CFD Modelling for AM Processes: Pareekshith Allu1; 1Flow Science Inc.
Simulating the laser-material interaction in an LPBF process requires implementing relevant physics models at relevant temporal and spatial scales. Process parameters such as laser power, scanning velocity, scanning path, and powder size distribution influence melt pool dynamics, playing a key role in process stability. We will look at underlying mechanisms behind the formation of defects such as balling, porosity and spatter using computational thermal-fluid dynamics models built in FLOW-3D AM. While low energy densities can lead to lack of fusion defects, high energy densities result in strong recoil pressure and unstable keyholes that lead to the formation of porosity and spatter. Additionally, the need for temperature dependent material properties such as surface tension, viscosity, density, thermal conductivity, specific heat, etc. and their influence on melt pool dynamics shall be discussed. Lastly, such models output thermal gradient and cooling rate data that can be used to predict microstructure evolution.

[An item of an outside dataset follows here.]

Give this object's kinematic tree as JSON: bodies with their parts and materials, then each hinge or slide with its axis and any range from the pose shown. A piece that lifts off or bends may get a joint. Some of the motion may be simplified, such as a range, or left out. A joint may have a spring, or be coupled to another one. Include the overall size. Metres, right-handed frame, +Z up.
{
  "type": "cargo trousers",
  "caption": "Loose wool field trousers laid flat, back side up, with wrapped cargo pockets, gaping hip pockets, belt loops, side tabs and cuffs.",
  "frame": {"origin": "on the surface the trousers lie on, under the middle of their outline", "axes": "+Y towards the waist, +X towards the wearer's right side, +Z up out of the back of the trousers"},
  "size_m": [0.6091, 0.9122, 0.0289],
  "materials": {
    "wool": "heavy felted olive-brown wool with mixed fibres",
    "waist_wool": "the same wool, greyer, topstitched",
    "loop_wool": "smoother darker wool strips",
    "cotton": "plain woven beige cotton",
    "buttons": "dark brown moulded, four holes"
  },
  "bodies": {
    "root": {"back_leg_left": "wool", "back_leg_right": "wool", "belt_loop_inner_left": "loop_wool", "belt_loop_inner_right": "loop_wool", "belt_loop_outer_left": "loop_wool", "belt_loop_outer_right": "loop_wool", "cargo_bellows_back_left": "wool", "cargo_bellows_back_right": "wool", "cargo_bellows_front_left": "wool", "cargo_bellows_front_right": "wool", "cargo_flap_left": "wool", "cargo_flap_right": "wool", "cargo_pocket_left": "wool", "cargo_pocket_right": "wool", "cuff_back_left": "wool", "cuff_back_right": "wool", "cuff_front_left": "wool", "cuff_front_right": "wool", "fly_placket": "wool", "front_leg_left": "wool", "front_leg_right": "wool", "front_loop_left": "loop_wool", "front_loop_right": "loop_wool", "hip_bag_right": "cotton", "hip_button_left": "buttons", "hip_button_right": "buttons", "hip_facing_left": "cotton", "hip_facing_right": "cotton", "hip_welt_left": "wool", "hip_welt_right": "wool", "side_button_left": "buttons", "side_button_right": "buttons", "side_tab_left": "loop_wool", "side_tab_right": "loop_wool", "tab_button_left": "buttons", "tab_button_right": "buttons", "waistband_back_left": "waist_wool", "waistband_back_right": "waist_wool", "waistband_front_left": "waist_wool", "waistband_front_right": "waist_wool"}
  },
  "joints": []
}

On Scan Path Knowledge for Model Informed Process Planning and Material Quality Predictions: Emil Duong1; Lukas Masseling1; Ulrich Thombansen1; Christian Knaak1; Mustafa Megahed2; 1Fraunhofer Institute for Laser Technology ILT; 2ESI Group
Scan paths have been shown to play a significant role in printing accuracy, defect generation and material quality. Open processes such as DED enable access to virtual and digital twins to path planning tools and files thus supporting a complete representation of the process and the component thermal history. Processes where path planning is not available, such as in commercial LPBF systems, pose a significant challenge to modelers limiting research efforts to trial and error and reverse engineering machine behavior before focusing on technological progress. In this presentation a DED hybrid twin consisting of physics- and data-based models will be presented. In contrast physics-based LPBF models are used to demonstrate the negative effect of inaccurate path planning knowledge on numerical predictions. As a result LPBF digital twins must represent several process unknowns as well as the material response to process parameters.

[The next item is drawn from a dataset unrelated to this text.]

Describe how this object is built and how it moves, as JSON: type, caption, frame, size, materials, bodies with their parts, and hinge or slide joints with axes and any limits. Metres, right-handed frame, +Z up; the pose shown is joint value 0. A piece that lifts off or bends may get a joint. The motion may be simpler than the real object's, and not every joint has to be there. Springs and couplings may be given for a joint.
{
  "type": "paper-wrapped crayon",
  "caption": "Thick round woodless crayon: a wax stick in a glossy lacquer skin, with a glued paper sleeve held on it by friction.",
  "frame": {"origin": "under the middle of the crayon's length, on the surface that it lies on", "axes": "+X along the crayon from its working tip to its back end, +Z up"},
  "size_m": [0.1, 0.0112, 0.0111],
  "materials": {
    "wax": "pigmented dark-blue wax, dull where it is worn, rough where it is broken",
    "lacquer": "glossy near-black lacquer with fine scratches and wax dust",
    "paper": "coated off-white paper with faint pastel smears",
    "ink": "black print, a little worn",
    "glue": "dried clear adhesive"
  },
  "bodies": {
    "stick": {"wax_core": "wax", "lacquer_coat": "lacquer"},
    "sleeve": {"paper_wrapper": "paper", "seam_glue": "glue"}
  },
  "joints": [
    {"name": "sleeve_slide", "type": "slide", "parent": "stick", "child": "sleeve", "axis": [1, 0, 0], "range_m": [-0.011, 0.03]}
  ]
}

Predicting Melt Properties Using Atomistic Simulations with a Highly Accurate Physically Informed Neural Network Interatomic Potential: Vesselin Yamakov1; Yuri Mishin2; Edward Glaessgen3; 1National Institute of Aerospace; 2Geroge Mason University; 3NASA Langley Research Center
This presentation discusses the use of a recently developed machine learning (ML) interatomic potential for molecular dynamics simulations of aluminum melt properties. Such properties are critical for process modelling in additive manufacturing, including the melt pool size, solidification, and formation of solidification microstructures. Direct first-principles modeling of these processes is computationally prohibitive whereas simulations employing ML potentials combine the high accuracy of quantum-mechanical methods with high computational speeds. The physically-informed neural network (PINN) method used herein, integrates a high-dimensional regression implemented by an artificial neural network with a physics-based bond-order interatomic potential. PINN potentials can accurately reproduce many properties of aluminum in both crystalline-solid and liquid phases. We examine the accuracy of a PINN Al potential in predicting the density, self-diffusivity, viscosity, and the tension of the liquid surface and liquid-solid interfaces. Comparison with experimental data and ab initio molecular dynamics calculations shows very good agreement for all properties tested.
Capturing and Analyzing In-situ Data within the Directed Energy Deposition Process with DEDSmart: Michael Juhasz1; Romilene Cruz1; 1FormAlloy
Within the various AM processes, there are several process parameters that determine the resultant geometry and part quality of a build. In certain systems, the data from the builds remain locked away in a closed box. But can this data be useful for the end-users? At FormAlloy, we know so. Along with developing and integrating their fleet of in-process sensors and closed loop control features, FormAlloy internally developed their data logging capability known as DEDSmartTM for their directed energy deposition systems. All DEDSmartTM data is automatically generated post build and contains all the parameters and process signatures on a time scale. The data sets provided can be linked to post-process evaluations to enable machine learning possibilities and defect detection algorithms. Join FormAlloy as they discuss how their DEDSmartTM data was used to link defects that were observed post-build to anomalies that were found within the process parameters and their signatures.